What exactly is the waste? I'm assuming you're saying the advertiser doesn't "waste" money by advertising to folks he doesn't think will be receptive to his message. That may be true bit it's not necessarily a societal benefit. It's also most enriching the targeting companies, not saving the producers in this case. Google et al still collect the money that would have been spent on untargeted ads.

> People are able to waste less time and energy discovering what to buy and companies are able to waste less time and energy producing things that people don't want.

This seems a very generous and ad friendly interpretation that ignores other costs. Are there people who need Juul? Are there people who need fattening foods and soda? Is it possible that advertisers will prey on people's insecurities to sell them magic beauty creams?

>Targeted advertising can also enable companies to effectively communicate their value propositions more effectively to local communities, and will allow companies to resist the temptation to support efforts through laws/lobbying/etc. to 'flatten' culture; companies can now embrace rather than steamroll differences in communities.

Not sure what is being said here? If you don't by my product I'll lobby for laws you don't like in your jurisdiction?

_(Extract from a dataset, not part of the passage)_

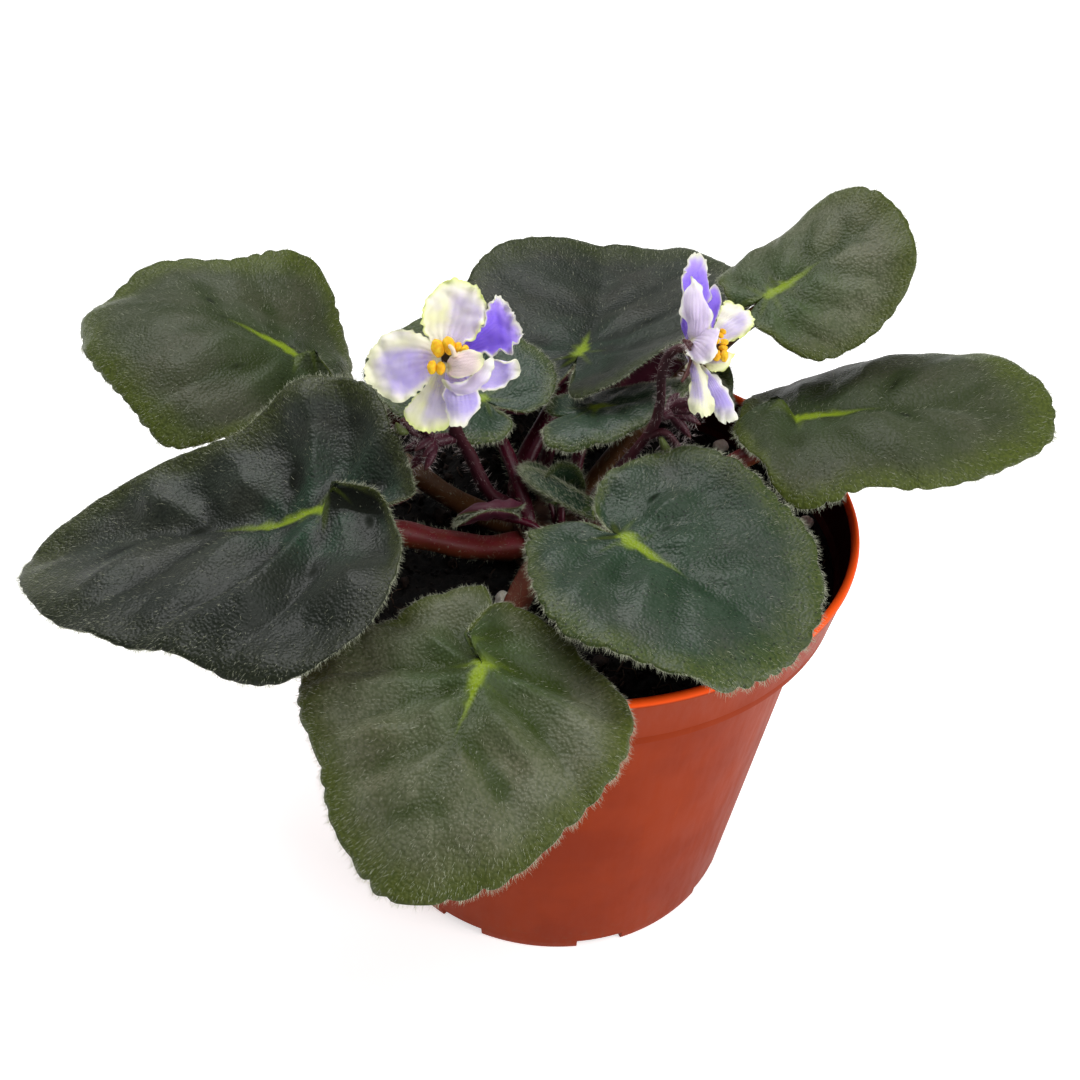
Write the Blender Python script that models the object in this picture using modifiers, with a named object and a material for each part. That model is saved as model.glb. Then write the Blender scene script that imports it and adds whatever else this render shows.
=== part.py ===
"""Potted African violet: a plastic nursery pot, its potting mix, and the plant that grows in it.

The plant is a rosette. Stalked, heart-shaped leaves and two flower stems spring from one short
crown. Sizes are in millimetres and angles in degrees, and MM turns a size into Blender's metres.
The origin is on the pot's axis, on the surface that the pot stands on.
"""

import math
from dataclasses import dataclass

import bmesh
import bpy
from mathutils import Matrix, Vector

MM = 0.001
GAP = 0.3

# Pot: a tapered tub with a wide rim band, a flat base and drain slots at the base's edge.
POT_HEIGHT = 81.0
RIM_RADIUS = 52.5
BAND_HEIGHT = 10.0
BAND_FOOT_RADIUS = 51.5
BAND_LIP_HEIGHT = 2.0
BAND_LIP_RADIUS = 50.9
SHOULDER_RADIUS = 46.4
BASE_RADIUS = 35.5
WALL = 1.4
RIM_EDGE = 0.5
POT_STEPS = 64
DRAIN_SLOTS = 8
DRAIN_SLOT_WIDTH = 9.0
DRAIN_SLOT_HEIGHT = 2.2
DRAIN_SLOT_DEPTH = 7.0

# Potting mix and the white grains that lie on it.
MIX_MIDDLE_HEIGHT = 73.0
MIX_EDGE_HEIGHT = 71.6
GRAIN_SITES = ((31.0, 33.0, 1.5), (-10.5, -18.5, 1.6), (45.5, 8.5, 1.3), (-28.0, 14.0, 1.4))

# Crown: the short stem that every leaf stalk and flower stem leaves from.
CROWN_X = -2.5
CROWN_Y = -3.0
CROWN_RADIUS = 7.0
CROWN_TOP = 80.0
OUTER_RING_HEIGHT = 76.6
STALK_STANDOFF = 0.95
STALK_TAPER = 0.75

LEAF_THICKNESS = 1.0
SPOKE_ANGLES = (0.0, 22.0, 45.0, 70.0, 95.0, 120.0, 145.0, 165.0, 180.0)
LEAF_COLUMNS = 28
LEAF_RINGS = 4
SINUS_ANGLE = 177.0

PETAL_THICKNESS = 0.5
CALYX_BACK = 4.3
CALYX_DEPTH = 3.4
STEM_GAP = 0.7


@dataclass(frozen=True)
class Side:
    """One half of a leaf: its reach from the notch at each inner spoke, its fold and its curl."""

    reach: tuple
    fold: float
    curl: float


@dataclass(frozen=True)
class Leaf:
    """A heart-shaped blade, set by its notch, where the stalk meets it, and by how it lies."""

    name: str
    notch: tuple
    heading: float
    pitch: float
    droop: float
    roll: float
    twist: float
    swerve: float
    length: float
    left: Side
    right: Side
    stalk_base: tuple
    stalk_radius: float
    colour: tuple
    stalk_colour: tuple


GREEN_DARK = (0.030, 0.045, 0.030)
GREEN_OLIVE = (0.060, 0.070, 0.030)
GREEN_TEAL = (0.035, 0.065, 0.040)
STALK_RED = (0.25, 0.05, 0.04)
STALK_TAN = (0.22, 0.10, 0.04)
STALK_CRIMSON = (0.11, 0.01, 0.03)


def ring_base(bearing):
    """Return the foot of an outer leaf stalk on the crown's side, at a bearing around it."""
    reach = CROWN_RADIUS + STALK_STANDOFF
    angle = math.radians(bearing)
    return (CROWN_X + reach * math.cos(angle), CROWN_Y + reach * math.sin(angle), OUTER_RING_HEIGHT)


def top_base(bearing, reach):
    """Return the foot of an inner stalk on the crown's top, at a bearing and a distance out."""
    angle = math.radians(bearing)
    return (CROWN_X + reach * math.cos(angle), CROWN_Y + reach * math.sin(angle),
            CROWN_TOP + STALK_STANDOFF)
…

At the same time we seem to be ignoring all the costs to targeted advertising including the main point of this suggestion, the adversarial collection of personal data but there are others side effects as well.

1 comments

> What exactly is the waste?

Companies are less likely to overproduce unwanted goods when the known buyers and sellers are easily predicted and/or connected. This is environmentally beneficial, for one. My argument was that targeted advertising helps that.

> This seems a very generous and ad friendly interpretation that ignores other costs.

The question "where do we draw the line for X to be illegal because of bad effects Y" can't be the job of the advertising industry to determine, because advertisers are not scientists and are only incidentally any type of educator. There is no advertising industry for illegal products; if a product or quantity thereof is harmful enough it should be illegal and outside the scope of the industry.

> If you don't by my product I'll lobby for laws you don't like in your jurisdiction?

Not laws ... but let me clarify: Advertising is done through the same medium as entertainment. Therefore, advertising contributes to determining the fate of those mediums, as most media-based entertainment products don't survive when they aren't largely financially supported. Targeted advertising can allow more localized entertainment to exist, thereby preventing monoculture.